Cette école qui exclut

INTÉGRER LE MAXIMUM D’ÉLÈVES NE DEVRAIT-T-IL ÊTRE LE BUT DE L’ÉCOLE PUBLIQUE ?

Tout récemment, le Conseil national des droits de l’homme (CNDH) vient pointer du doigt cette terrible injustice qui continue de sévir au sein de l’école publique et qui n’est autre que le décrochage scolaire. En effet, chaque année des milliers de jeunes sont confrontés très tôt au rejet et à l’échec puisque l’école publique n’est plus en mesure de les retenir ou de l’offrir une chance de s’en sortir.

Comme l’ont constaté hier, le Conseil supérieur de l’Education ou la Cour des comptes, le Conseil national des droits de l’homme estime aussi dans son rapport annuel que « si l’école marocaine a enregistré une hausse du taux de scolarisation de 99,7%, durant l’année scolaire 2018-2019 pour les enfants entre 6 et 11 ans, ce chiffre occulte une douloureuse réalité qui se traduit par le décrochage scolaire ». Le CNDH va jusqu’à dire que c’est une véritable hémorragie qui atteint 331.558 élèves au cours de l’année scolaire 2021-2022, soit une augmentation de plus de 27% par rapport à 2019-2020.

Une tendance qui se confirme d’année en année. Faut-il rappeler que de 2000 à 2013, environ 5 millions ont abandonné leur scolarité, selon les dires du Conseil supérieur de l’éducation. De même, entre 2014 et 2017, plus de 1,3 million ont décroché. Ce rythme d’abandon n’a pas cessé depuis. Au total, selon certains experts, sur les 22 dernières années, l’on peut estimer les abandons scolaires à près de 7,8 millions. Soit l’équivalent des effectifs annuels des cycles primaire et secondaire (collège et lycée). Résultat : ces malheureux élèves, souvent sans qualification, n’auront d’autre issue que la délinquance, le chômage et la précarité. Quel gâchis lorsqu’on sait que tant de réformes ont été annoncées pour redresser la situation de notre école publique. A commencer par la Charte nationale de l’éducation et de la formation de 1999 jusqu’à la feuille de route 2022-2026, en passant par la vision stratégique 2015-2030.

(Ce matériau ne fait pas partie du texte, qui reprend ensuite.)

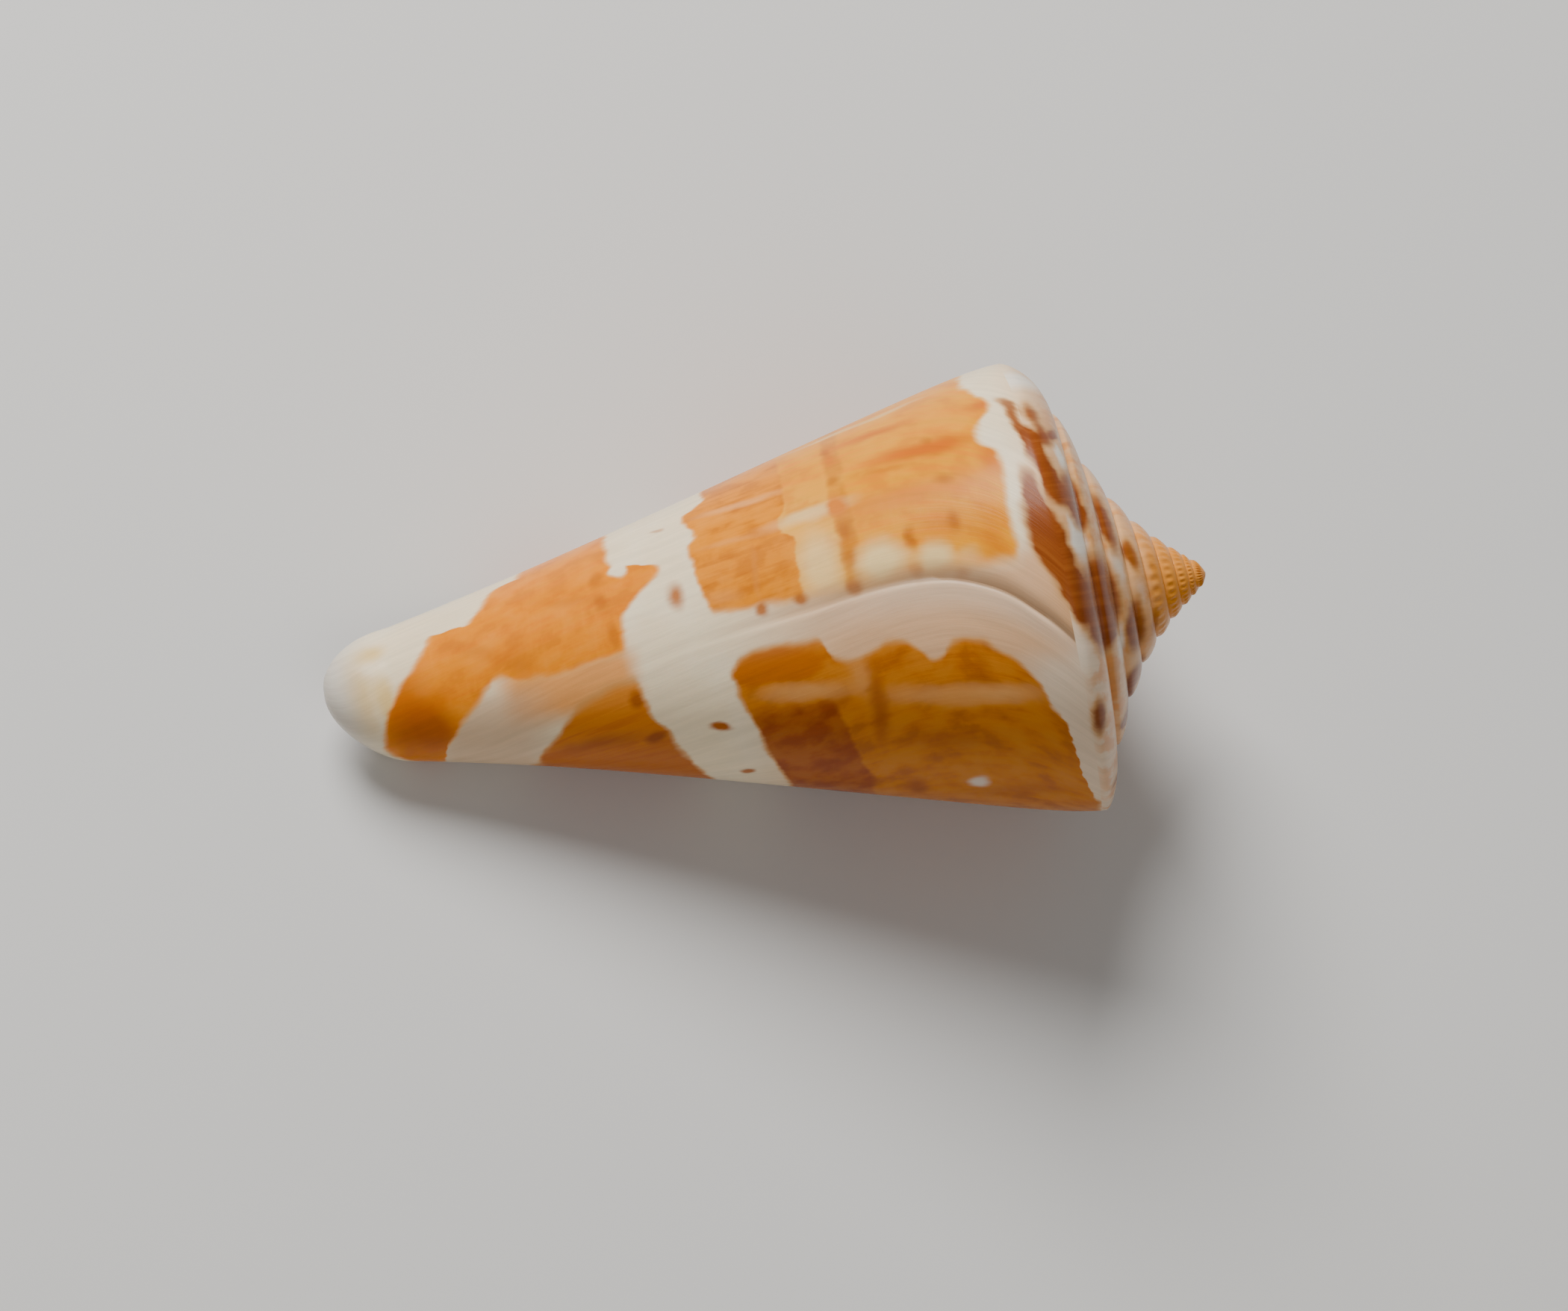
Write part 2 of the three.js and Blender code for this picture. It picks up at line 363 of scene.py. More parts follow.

Rien n’y est fait puisque ces réformes ne sont pas en mesure de réduire le fossé entre ceux qui s’en sortent et ceux qui ne s’en sortent pas. De plus en plus une sorte d’apartheid social s’installe en laissant à leur sort, souvent, ceux qui sont d’origines sociales défavorisées. Le gouffre social est tel que ces catégories, une fois sorties du système de l’école publique, n’auront pas, pour se rattraper, la chance d’intégrer les écoles privées. Ecoles souvent destinées à intégrer plus les riches que les pauvres. Ne pas faire face à cette situation et continuer à parler de préparation du capital humain pour déclencher le processus de développement, serait, le moins qu’on puisse dire, un discours vain.

L’éducation pour tous restera un voeu pieux tant que l’Etat n’est pas en mesure de garantir le droit à l’éducation pour tous. De même que c’est une des fonctions essentielles de l’école que de diffuser les valeurs d’égalité de chances et d’inclusion de tous. Et comment y parvenir si on commence par exclure ? Intégrer le maximum d’élèves, ce devrait être le but de l’école publique.